> Data listing
☆ ☆ ☆ ☆ ☆ ☆ ☆
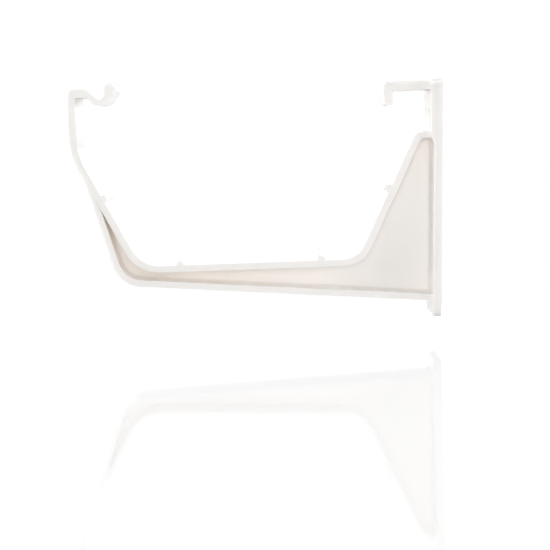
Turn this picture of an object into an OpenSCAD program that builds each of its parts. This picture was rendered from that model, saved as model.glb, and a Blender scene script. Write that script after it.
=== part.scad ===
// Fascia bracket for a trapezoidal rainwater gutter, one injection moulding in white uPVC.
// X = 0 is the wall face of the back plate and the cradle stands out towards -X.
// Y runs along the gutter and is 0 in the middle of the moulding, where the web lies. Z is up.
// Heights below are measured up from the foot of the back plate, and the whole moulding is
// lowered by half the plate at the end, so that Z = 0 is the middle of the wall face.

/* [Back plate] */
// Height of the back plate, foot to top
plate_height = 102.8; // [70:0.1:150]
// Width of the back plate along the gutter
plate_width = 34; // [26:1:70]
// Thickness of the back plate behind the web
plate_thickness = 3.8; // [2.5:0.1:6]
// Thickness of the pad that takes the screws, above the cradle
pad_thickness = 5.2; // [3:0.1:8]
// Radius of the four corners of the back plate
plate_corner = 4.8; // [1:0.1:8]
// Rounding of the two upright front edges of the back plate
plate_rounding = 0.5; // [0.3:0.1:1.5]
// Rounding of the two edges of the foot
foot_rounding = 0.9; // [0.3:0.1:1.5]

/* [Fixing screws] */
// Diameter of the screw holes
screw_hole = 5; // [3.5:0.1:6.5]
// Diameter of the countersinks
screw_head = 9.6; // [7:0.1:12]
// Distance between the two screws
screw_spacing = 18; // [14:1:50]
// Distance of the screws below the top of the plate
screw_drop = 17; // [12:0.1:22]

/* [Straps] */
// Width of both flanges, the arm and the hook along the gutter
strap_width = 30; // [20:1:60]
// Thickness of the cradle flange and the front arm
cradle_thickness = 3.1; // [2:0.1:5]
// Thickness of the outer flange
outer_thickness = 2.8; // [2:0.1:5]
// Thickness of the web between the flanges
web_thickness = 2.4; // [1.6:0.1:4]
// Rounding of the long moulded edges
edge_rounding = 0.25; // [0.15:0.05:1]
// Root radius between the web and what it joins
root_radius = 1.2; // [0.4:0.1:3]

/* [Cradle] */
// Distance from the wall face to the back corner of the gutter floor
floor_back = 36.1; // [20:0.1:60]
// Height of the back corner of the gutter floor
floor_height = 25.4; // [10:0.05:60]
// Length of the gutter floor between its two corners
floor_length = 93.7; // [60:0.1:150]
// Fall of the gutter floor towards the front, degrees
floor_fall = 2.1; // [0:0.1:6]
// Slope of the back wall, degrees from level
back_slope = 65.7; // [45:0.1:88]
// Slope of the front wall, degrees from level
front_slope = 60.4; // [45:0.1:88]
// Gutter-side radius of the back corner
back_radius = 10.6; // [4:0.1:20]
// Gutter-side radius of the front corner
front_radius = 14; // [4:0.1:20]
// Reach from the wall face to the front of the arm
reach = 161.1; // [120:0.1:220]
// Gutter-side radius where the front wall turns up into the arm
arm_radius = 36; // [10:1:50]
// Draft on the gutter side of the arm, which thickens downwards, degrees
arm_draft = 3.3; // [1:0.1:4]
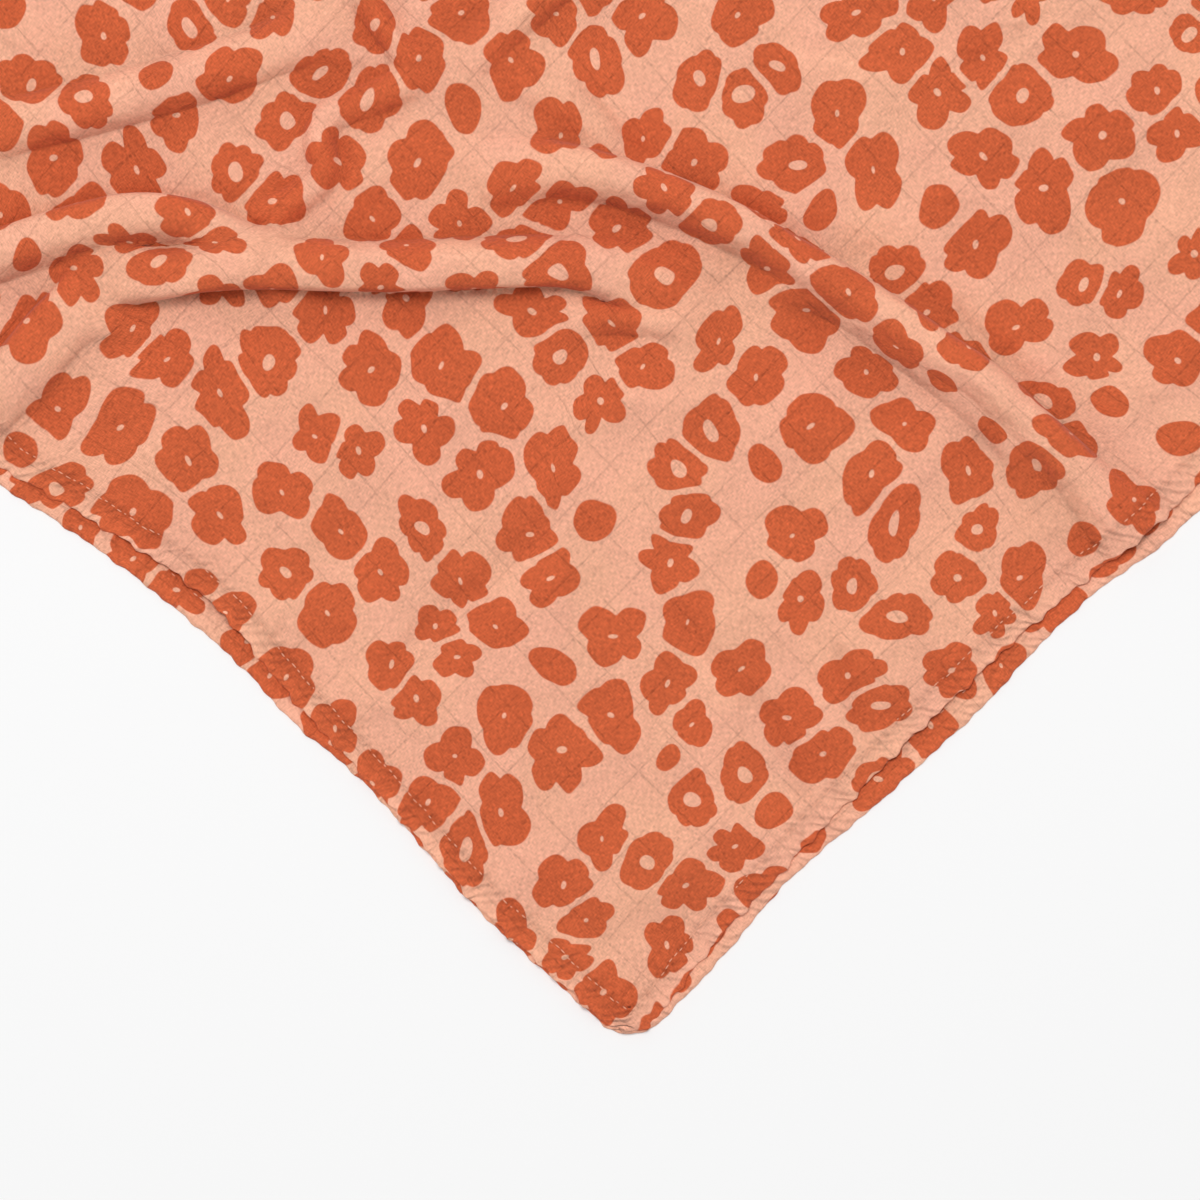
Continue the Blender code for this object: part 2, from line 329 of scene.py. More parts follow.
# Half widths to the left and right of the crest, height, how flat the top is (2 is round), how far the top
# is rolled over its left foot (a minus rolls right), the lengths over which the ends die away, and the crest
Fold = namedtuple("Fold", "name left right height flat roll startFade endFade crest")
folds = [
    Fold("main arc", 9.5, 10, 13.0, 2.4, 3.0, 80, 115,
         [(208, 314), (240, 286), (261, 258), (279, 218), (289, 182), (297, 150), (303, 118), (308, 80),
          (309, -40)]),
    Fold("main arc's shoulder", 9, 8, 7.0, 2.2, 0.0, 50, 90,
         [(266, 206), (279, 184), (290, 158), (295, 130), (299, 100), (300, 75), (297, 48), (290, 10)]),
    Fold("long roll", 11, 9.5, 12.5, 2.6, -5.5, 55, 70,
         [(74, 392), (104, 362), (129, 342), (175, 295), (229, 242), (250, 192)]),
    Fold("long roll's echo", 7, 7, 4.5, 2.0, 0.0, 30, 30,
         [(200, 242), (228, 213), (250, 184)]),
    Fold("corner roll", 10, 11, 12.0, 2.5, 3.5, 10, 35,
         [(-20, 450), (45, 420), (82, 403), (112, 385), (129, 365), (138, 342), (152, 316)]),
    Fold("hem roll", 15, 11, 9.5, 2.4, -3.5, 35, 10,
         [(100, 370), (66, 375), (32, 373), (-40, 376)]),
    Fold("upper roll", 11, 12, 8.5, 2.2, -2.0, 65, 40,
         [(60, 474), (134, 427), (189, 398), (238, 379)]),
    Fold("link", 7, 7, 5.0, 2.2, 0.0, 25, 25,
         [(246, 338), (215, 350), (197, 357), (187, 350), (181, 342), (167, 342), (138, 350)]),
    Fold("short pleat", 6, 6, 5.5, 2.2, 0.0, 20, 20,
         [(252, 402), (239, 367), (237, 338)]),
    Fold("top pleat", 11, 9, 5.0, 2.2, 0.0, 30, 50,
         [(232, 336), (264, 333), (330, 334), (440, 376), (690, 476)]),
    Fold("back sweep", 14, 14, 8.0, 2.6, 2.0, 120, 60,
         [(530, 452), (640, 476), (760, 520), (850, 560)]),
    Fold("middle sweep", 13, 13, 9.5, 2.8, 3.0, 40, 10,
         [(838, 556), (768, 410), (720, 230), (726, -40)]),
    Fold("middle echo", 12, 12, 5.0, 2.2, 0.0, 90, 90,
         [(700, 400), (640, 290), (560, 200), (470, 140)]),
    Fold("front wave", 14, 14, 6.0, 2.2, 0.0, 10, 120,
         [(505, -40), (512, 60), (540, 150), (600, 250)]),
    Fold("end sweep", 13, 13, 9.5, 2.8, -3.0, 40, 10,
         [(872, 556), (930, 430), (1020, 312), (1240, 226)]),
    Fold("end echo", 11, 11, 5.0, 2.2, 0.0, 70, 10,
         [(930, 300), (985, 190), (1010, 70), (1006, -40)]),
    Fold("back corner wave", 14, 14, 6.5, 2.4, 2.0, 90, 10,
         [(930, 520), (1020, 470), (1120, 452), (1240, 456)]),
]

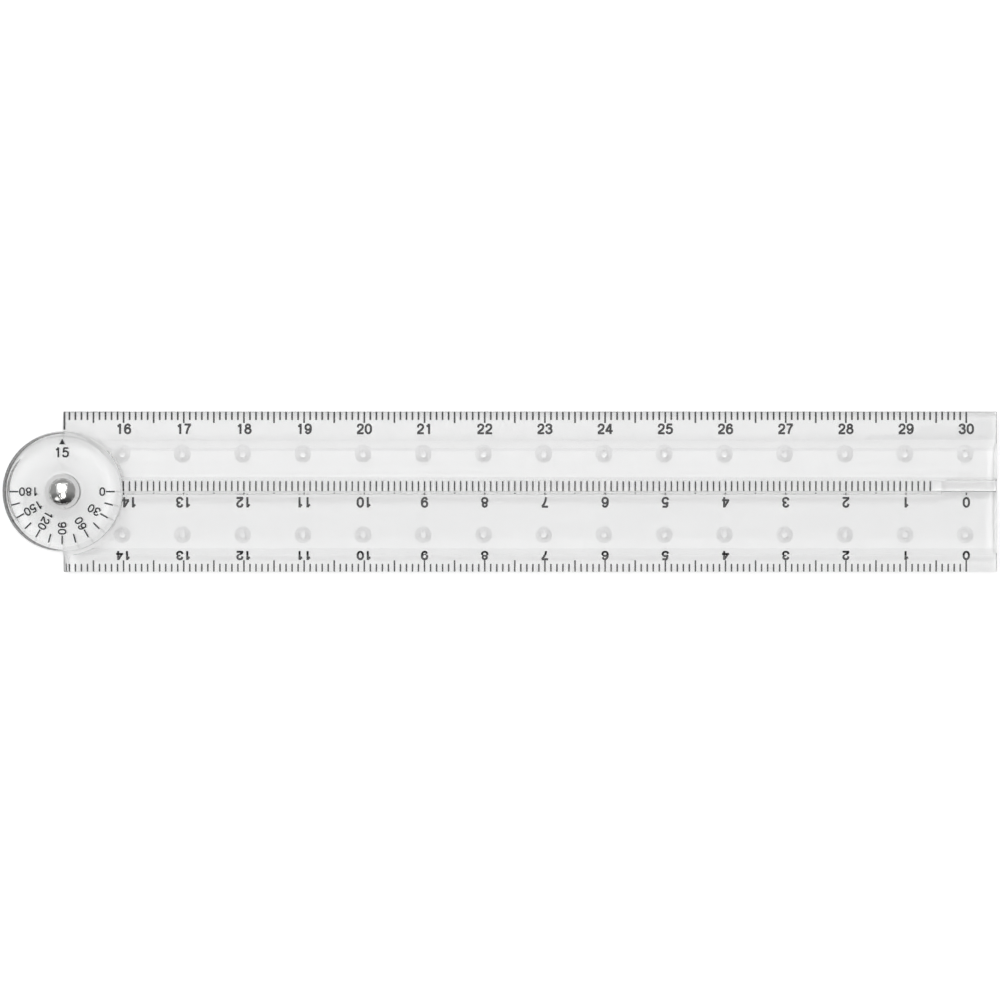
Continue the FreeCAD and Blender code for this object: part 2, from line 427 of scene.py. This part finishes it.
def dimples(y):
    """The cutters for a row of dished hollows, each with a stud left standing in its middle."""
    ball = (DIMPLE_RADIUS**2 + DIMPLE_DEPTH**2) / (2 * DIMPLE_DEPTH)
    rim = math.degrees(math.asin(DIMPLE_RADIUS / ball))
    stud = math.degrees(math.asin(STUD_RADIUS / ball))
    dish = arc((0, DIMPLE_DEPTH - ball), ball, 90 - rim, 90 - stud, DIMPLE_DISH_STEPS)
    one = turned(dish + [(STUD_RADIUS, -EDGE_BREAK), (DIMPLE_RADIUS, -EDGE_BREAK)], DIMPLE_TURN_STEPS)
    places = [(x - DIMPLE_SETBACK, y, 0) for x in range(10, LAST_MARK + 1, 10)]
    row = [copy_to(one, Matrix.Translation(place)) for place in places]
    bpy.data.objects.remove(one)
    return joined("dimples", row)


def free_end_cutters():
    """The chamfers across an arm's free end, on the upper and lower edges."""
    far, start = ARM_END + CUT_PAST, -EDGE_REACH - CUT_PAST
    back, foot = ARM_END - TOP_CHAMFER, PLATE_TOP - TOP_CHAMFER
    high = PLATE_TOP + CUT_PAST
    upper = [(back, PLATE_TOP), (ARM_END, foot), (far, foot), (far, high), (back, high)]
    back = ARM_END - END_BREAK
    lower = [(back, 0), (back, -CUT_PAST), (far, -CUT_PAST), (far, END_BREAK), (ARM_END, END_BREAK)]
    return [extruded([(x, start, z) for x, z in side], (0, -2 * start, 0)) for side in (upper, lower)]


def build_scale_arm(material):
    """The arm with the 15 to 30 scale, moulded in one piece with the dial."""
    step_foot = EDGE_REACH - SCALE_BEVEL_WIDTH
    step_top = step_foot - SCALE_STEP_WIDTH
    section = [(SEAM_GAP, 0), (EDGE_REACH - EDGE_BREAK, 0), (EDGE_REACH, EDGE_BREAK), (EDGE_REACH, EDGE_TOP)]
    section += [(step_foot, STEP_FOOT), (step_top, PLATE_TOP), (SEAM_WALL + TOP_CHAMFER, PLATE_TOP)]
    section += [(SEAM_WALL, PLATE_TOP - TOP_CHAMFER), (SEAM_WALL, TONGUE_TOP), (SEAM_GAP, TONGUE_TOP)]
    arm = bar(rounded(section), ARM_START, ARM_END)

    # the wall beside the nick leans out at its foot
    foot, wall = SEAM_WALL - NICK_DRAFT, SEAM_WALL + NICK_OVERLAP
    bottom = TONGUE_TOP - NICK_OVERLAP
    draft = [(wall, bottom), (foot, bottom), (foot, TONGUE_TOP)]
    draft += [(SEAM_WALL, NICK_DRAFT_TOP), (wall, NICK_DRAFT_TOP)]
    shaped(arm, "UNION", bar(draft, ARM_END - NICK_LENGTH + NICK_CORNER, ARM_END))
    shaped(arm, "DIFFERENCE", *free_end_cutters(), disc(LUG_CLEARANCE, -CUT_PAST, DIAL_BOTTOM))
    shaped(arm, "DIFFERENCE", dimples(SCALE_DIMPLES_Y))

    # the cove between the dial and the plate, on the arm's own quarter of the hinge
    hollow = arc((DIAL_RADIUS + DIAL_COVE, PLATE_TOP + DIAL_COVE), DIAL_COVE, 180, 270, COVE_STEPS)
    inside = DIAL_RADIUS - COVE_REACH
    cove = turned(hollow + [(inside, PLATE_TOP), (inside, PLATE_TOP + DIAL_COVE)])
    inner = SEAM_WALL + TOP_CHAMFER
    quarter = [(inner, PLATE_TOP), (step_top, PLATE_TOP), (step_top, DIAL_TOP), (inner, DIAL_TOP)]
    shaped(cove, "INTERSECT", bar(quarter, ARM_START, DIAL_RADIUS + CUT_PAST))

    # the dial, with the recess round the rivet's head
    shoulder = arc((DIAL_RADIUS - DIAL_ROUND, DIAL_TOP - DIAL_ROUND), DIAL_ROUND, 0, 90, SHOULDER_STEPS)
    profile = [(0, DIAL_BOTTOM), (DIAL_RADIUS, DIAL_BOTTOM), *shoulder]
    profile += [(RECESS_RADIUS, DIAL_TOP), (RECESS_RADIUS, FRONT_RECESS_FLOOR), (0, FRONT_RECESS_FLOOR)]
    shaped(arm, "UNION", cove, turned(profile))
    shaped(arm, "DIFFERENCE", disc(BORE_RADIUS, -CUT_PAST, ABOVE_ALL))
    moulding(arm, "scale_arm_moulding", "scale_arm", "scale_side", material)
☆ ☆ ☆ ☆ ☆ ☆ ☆
> Challenge
Up to and including the line with "screw_drop = 17; // [12:0.1:22]", print every line of the records from the start.

> Answer to the problem
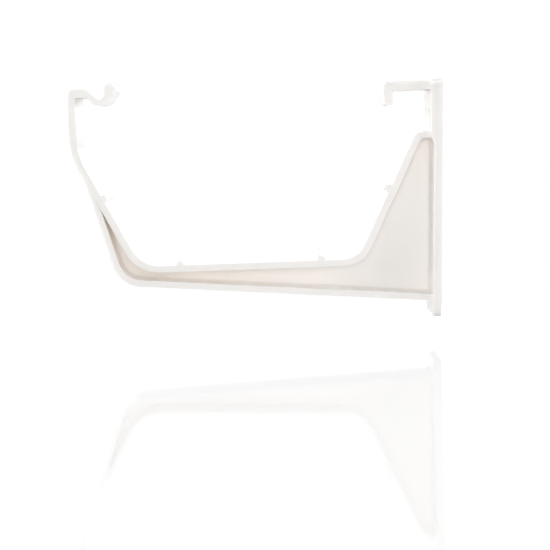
Turn this picture of an object into an OpenSCAD program that builds each of its parts. This picture was rendered from that model, saved as model.glb, and a Blender scene script. Write that script after it.
=== part.scad ===
// Fascia bracket for a trapezoidal rainwater gutter, one injection moulding in white uPVC.
// X = 0 is the wall face of the back plate and the cradle stands out towards -X.
// Y runs along the gutter and is 0 in the middle of the moulding, where the web lies. Z is up.
// Heights below are measured up from the foot of the back plate, and the whole moulding is
// lowered by half the plate at the end, so that Z = 0 is the middle of the wall face.

/* [Back plate] */
// Height of the back plate, foot to top
plate_height = 102.8; // [70:0.1:150]
// Width of the back plate along the gutter
plate_width = 34; // [26:1:70]
// Thickness of the back plate behind the web
plate_thickness = 3.8; // [2.5:0.1:6]
// Thickness of the pad that takes the screws, above the cradle
pad_thickness = 5.2; // [3:0.1:8]
// Radius of the four corners of the back plate
plate_corner = 4.8; // [1:0.1:8]
// Rounding of the two upright front edges of the back plate
plate_rounding = 0.5; // [0.3:0.1:1.5]
// Rounding of the two edges of the foot
foot_rounding = 0.9; // [0.3:0.1:1.5]

/* [Fixing screws] */
// Diameter of the screw holes
screw_hole = 5; // [3.5:0.1:6.5]
// Diameter of the countersinks
screw_head = 9.6; // [7:0.1:12]
// Distance between the two screws
screw_spacing = 18; // [14:1:50]
// Distance of the screws below the top of the plate
screw_drop = 17; // [12:0.1:22]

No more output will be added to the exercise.